Question:  Aren’t most insurance companies now trying to increase rates instead of cutting them?

Almost every insurance company reduced (the hurricane or wind portion of homeowner’s policies) rates by a statewide average of 24 percent effective June 1, as mandated by the legislature and insurance regulators.  As described earlier, this equates to about 12 percent of the overall premium.

The January legislation required this action “in order to provide rate relief to policyholders as soon as practicable.” The legislation also required a later rate filing (the “true-up” filing) to  reflect the actual cost reductions resulting from the legislation.

Most of today’s rate filings still reflect a reduction from the rates in effect before January’s legislation, even if they represent an increase from the legislatively-mandated rollback.

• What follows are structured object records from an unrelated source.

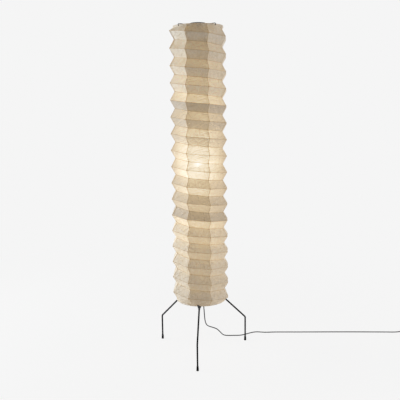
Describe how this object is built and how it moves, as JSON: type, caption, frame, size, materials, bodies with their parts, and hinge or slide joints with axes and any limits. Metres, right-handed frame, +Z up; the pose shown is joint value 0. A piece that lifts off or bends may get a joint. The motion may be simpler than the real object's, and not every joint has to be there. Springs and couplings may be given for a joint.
{
  "type": "paper lantern floor lamp",
  "caption": "Tall floor lamp: a faceted paper shade whose folds wind round it, hung over a mast on a wire tripod, with a bulb inside and a corded switch and plug.",
  "frame": {"origin": "on the floor, on the axis of the mast, midway between the feet", "axes": "+Z up along the mast; the front leg points to -Y; the cord leaves to +X"},
  "size_m": [1.7409, 0.658, 1.9536],
  "materials": {
    "paper": "translucent fibrous paper",
    "lining": "translucent fibrous paper",
    "bamboo": "split bamboo",
    "black_wire": "satin black",
    "black_metal": "satin black",
    "cap_metal": "satin black",
    "grey_metal": "dark grey",
    "steel": "zinc plated",
    "brass": "bright",
    "foot_rubber": "matte black",
    "holder_black": "matte black",
    "cap_nickel": "nickel plated",
    "bulb_glass": "frosted warm white",
    "cord_grey": "dark grey sheath",
    "switch_black": "fine texture"
  },
  "bodies": {
    "stand": {"mast_lower": "black_metal", "mast_upper": "black_metal", "mast_joiner": "steel", "hub": "black_metal", "hub_screws": "steel", "mast_screw": "steel", "leg_front": "black_metal", "leg_right": "black_metal", "leg_left": "black_metal", "foot_front": "foot_rubber", "foot_right": "foot_rubber", "foot_left": "foot_rubber", "rim_clip_front": "grey_metal", "rim_clip_right": "grey_metal", "rim_clip_left": "grey_metal", "holder_arm": "black_metal", "arm_screw": "steel", "holder_nipple": "brass", "holder_cup": "holder_black", "holder_skirt": "holder_black", "inner_lead": "cord_grey", "lead_ties": "holder_black", "cord_grip": "foot_rubber", "cord_free": "cord_grey", "switch_base": "switch_black", "switch_cover": "switch_black", "switch_screws": "steel", "cord_coil": "cord_grey", "plug_body": "switch_black", "plug_pins": "cap_nickel"},
    "shade": {"paper_panel_1": "paper", "paper_panel_2": "paper", "paper_panel_3": "paper", "paper_panel_4": "paper", "paper_panel_5": "paper", "paper_panel_6": "paper", "paper_panel_7": "paper", "paper_panel_8": "paper", "middle_lining": "lining", "ridge_rib": "bamboo", "valley_rib": "bamboo", "hoop_top": "black_wire", "hoop_bottom": "black_wire", "crown_boss": "black_metal", "crown_cap": "cap_metal", "crown_arm_1": "black_wire", "crown_arm_2": "black_wire", "crown_arm_3": "black_wire", "crown_arm_4": "black_wire"},
    "bulb": {"bulb_cap": "cap_nickel", "bulb_glass": "bulb_glass"},
    "rocker": {"switch_rocker": "switch_black"}
  },
  "joints": [
    {"name": "shade_lift", "type": "slide", "parent": "stand", "child": "shade", "axis": [0, 0, 1], "range_m": [0, 1.65]},
    {"name": "bulb_out", "type": "slide", "parent": "stand", "child": "bulb", "axis": [0, 0, 1], "range_m": [0, 0.03]},
    {"name": "switch_rock", "type": "hinge", "parent": "stand", "child": "rocker", "pos_m": [1.326, 0.33, 0.0135], "axis": [0, 1, 0], "range_deg": [0, 16]}
  ]
}
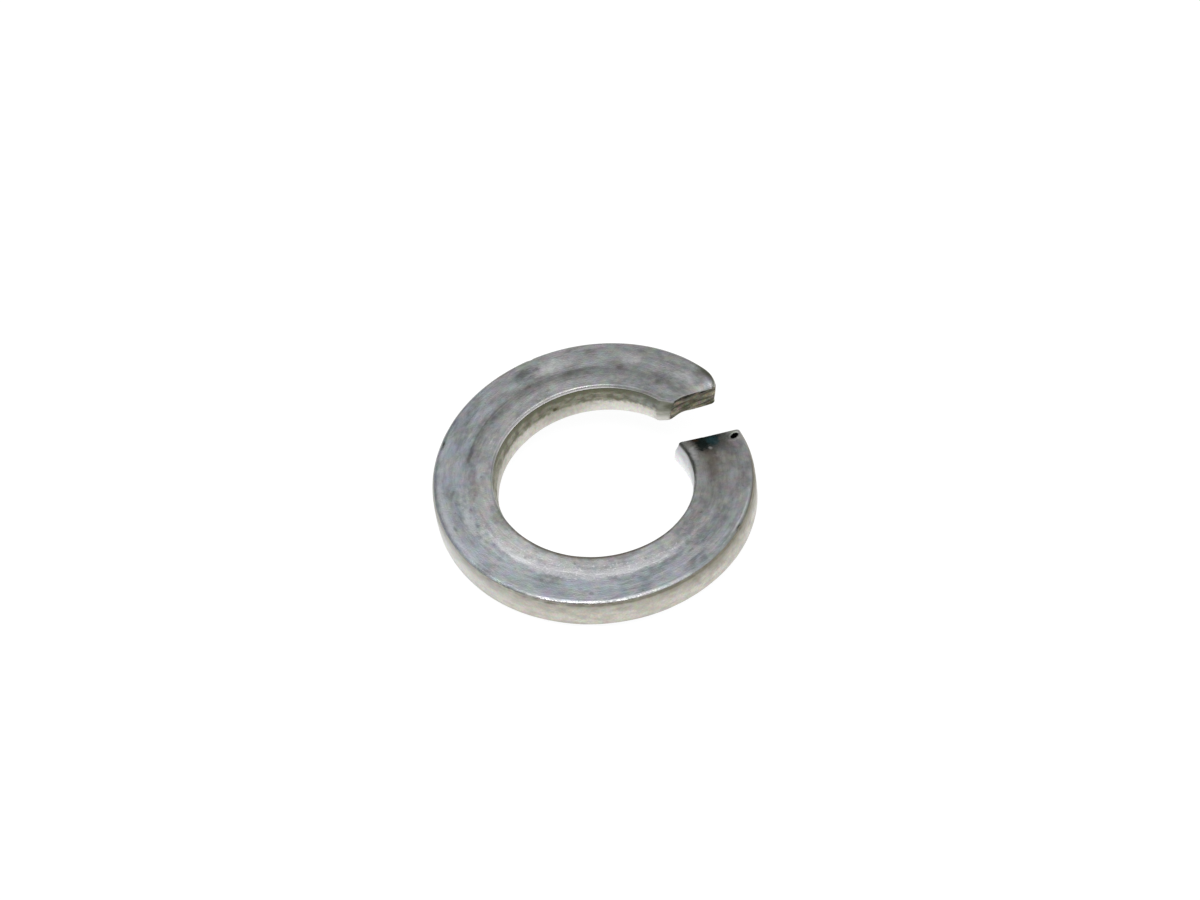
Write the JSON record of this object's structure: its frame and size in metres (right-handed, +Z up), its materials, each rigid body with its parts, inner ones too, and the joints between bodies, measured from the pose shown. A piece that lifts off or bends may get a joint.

Question:  Why have rates have not gone down.

Rates have gone down.  Every insurance company rolled back rates effective June 1 as required by the new law. Consumers will see these lower rates when they renew their insurance policies. Many consumers who think they are getting a “rate increase” are actually paying more for coverage either because their coverage has increased to match increases in their property value or because their premiums are subject to assessments to support the Hurricane Catastrophe Fund, Citizens Property Insurance Corp. deficits, or Florida Insurance Guaranty Association deficits.


Question:  Didn’t the January legislation cap insurers’ liabilities.

Not at all.  Every insurance company still has to pay every valid claim in full. The January legislation allowed companies to buy more protection from the state Catastrophe Fund at reduced prices, but even with the addition of the new layer of Cat Fund protection, the fund still maxes  out at about a 1-in-65 year event (roughly, what would occur if South Dade had a repeat of Hurricane Andrew today).